Does luck, like life, begin at 40? Maybe that’s why the Colorado Lottery hit two big milestones on the same day, Jan. 24. In addition to the Lottery marking its 40th anniversary on that Tuesday, it reached $4 billion in proceeds.
The double-dip big day came on the heels of the sixth consecutive year in which the Lottery saw an increase in sales, with a slight drop in 2020.
The Lottery sold its very first scratch ticket in 1983, back before cell phones in every pocket and microwaves in every kitchen. The first drawing happened one month later. Now the Colorado Lottery’s greatest legacy, according to the agency itself, is what selling lottery tickets has given back to the state.
Tom Seavor, director of the Colorado Lottery, told KKTV.
“Lottery dollars are everywhere people play in Colorado. From pavilions and arenas to open space and trail support, there are Lottery dollars in every state park and in hundreds of local outdoor resources in Colorado. We are looking forward to another 40 years of giving back to the great state of Colorado.”
Looking forward to the next 40 years
Play Colorado spoke with Suzanne Karrer, Communications Supervisor at the Colorado Lottery, about what the next 40 years might be like for the agency. They’ll keep going, she laughed.
First up, sometime around Feb. 20, is a 40th-anniversary scratch game. Tickets will range from $1 to $40.
Looking both back and ahead, lottery director Seavor said, “Reaching $4 billion in proceeds reflects the support our players and retail partners have shown us for these first 40 years. We have tried to do a good job of listening to our players tell us what they want in terms of games, prizes, and play experiences.”

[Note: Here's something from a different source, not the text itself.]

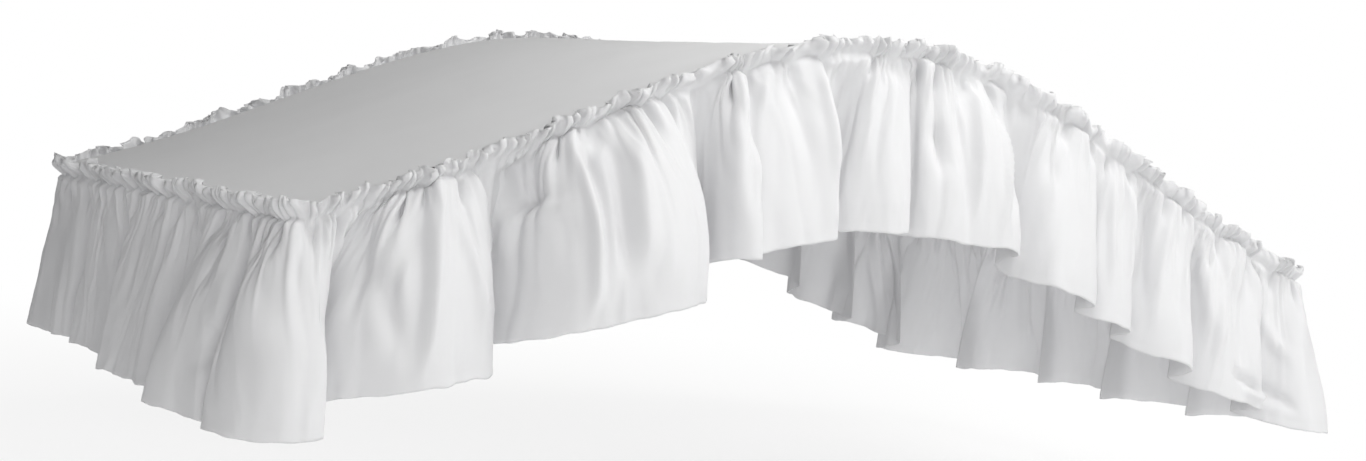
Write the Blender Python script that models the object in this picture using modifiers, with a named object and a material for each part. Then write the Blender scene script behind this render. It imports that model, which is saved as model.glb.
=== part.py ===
"""A ruffled top cover for an arched canopy bed: a deck panel over the arch and a gathered ruffle round it.

The origin is under the middle of the arch's crest, where a canopy frame holds the cover up.
+X runs along the bed, +Z is up, and the front side faces -Y.
"""

import math
from collections import namedtuple

import bmesh
import bpy

# Driving sizes in metres
COVER_LENGTH = 2.000
COVER_WIDTH = 1.040
ARCH_RISE = 0.322
OGEE_SHARE = 0.57
CORNER_RADIUS = 0.030
DECK_CORNER_RADIUS = 0.042
DECK_CORNER_SEGMENTS = 5
DECK_RIM_RADIUS = 0.004
DECK_RIM_SEGMENTS = 2
DECK_RIM_ANGLE = math.radians(50)
CLOTH_THICKNESS = 0.002
SEAM_GAP = 0.0004
SEAM_DEPTH = 0.018
HEADING_HEIGHT = 0.024
RUFFLE_DROP = 0.281
STRIP_GAP = 0.0006
STRIP_GAP_AT_HEM = 0.0040
STRIP_END_COLUMNS = 5

# How the deck and the ruffles are divided
DECK_STATIONS = 40
COLUMN_SPACING = 0.029
CORNER_COLUMN_SPACING = 0.017
DROP_ROWS = (0.0, 0.09, 0.25, 0.46, 0.72, 1.0)

# How the cloth hangs
STEEPNESS = 0.15
BILLOW_POWER = 1.0
GATHER_EVENNESS = 0.5
TUCK_SHARE = 0.06
DRAW_UP_SHARE = 0.20
SUBFOLD_HEIGHT = 0.009
SUBFOLDS_A_METRE = 10.0
SUBFOLD_SHIFT = 1.9
GATHER_HEIGHT = 0.006
GATHER_FADE = 0.30
FRILL_LEAN = 0.004
FRILL_WAVE = 0.009
FRILL_UNEVEN = 0.004
FRILL_SHAPE_STEP = 1.4
GATHER_SHAPE_STEP = 0.9
GATHER_UNEVENNESS = 0.5
COLUMNS_PER_FRILL_WAVE = 4
FEWEST_COLUMNS = 4
HEM_STEPS = 60

WHITE_COTTON = (0.82, 0.82, 0.83, 1.0)
COTTON_ROUGHNESS = 0.85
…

“We’ve also tried to ensure all Coloradans know that whether they play the Lottery or not, they win whenever they visit a state park or one of the thousands of Lottery-funded projects around the state. Reaching $4 billion and 40 years is a great start, but we are committed to making this year’s Colorado Lottery the best one yet.”
Lottery tickets are the ticket to a better Colorado outdoors
The Colorado Lottery is self-funded. It reinvests its proceeds throughout the state to “enhance, protect, [and] improve parks, trails, and open spaces in Colorado,” the agency said in a press release.
The agency does all that through trust funds established by the state, including:
- Great Outdoors Colorado (GOCO) receives 50% of the Lottery’s proceeds. GOCO opens up, cares for, and protects new outdoor spaces. It also helps outdoor organizations, such as Colorado Parks and Wildlife. During last year’s banner Lottery sales year, GOCO received $73.1 million. GOCO’s project reach covers every Colorado county.
- Conservation Trust Fund (CTF) benefits from 40% of annual Lottery proceeds. CTF allocates monies for wildlife conservation, river and fish recovery, and more. In Fiscal Year 2022, CTF received $72.1 million from the Colorado Lottery.
- Colorado Parks and Wildlife receives the remaining 10% of the agency’s proceeds. In Fiscal Year 2022, that came to $24.3 million.
Other beneficiaries in Fiscal Year 2022 included:
- Building Excellent Schools Today: $9.3 million.
- Outdoor Equity Fund: $1.5 million. Just a few years old, this fund is managed by Colorado Parks and Wildlife. It aims to increase outdoor access for underserved communities.
Through its proceeds, the Lottery helped GOCO fund the 2000 conservation of Greenland Ranch, the “big green open space” between Denver and Colorado Springs along the I-25 corridor, much appreciated by those driving by or visiting on foot. The Lottery called that effort “one of GOCO’s most iconic investments.”
The Lottery plans to continue prioritizing conservations, officials told coloradopolitics.com. The agency will also keep “expanding hands-on support through events throughout the year.”
One such event is the annual Colorado Lottery Conservation Month. Proclaimed as such by Governor Jared Polis, its third incarnation took place in October. One hundred and twenty-five volunteers helped clear debris from the banks of the Arkansas River. Another group of about 80 volunteers broke ground on a new surface trail out of Soderberg Trailhead.
Another candle in the Colorado Lottery 40th birthday cake
The Colorado Lottery headed into its 40th year on a wave of success. Not only has it seen record sales, but it also received a Level 4 Responsible Gaming Certification from the World Lottery Association thanks to its continuing efforts to promote responsible play. Level 4 is the highest level available.
Unsung heroes: Lottery retailers. Without the retailers who sell the tickets, the Lottery couldn’t have operated all these years. Seavor called them the Lottery’s “most important partners” and added, “I’m thankful for the nearly 3,000 retailers who work with the Lottery and hope to add many more in the future.”
On average, Lottery product retailers get more than $19,000 every year.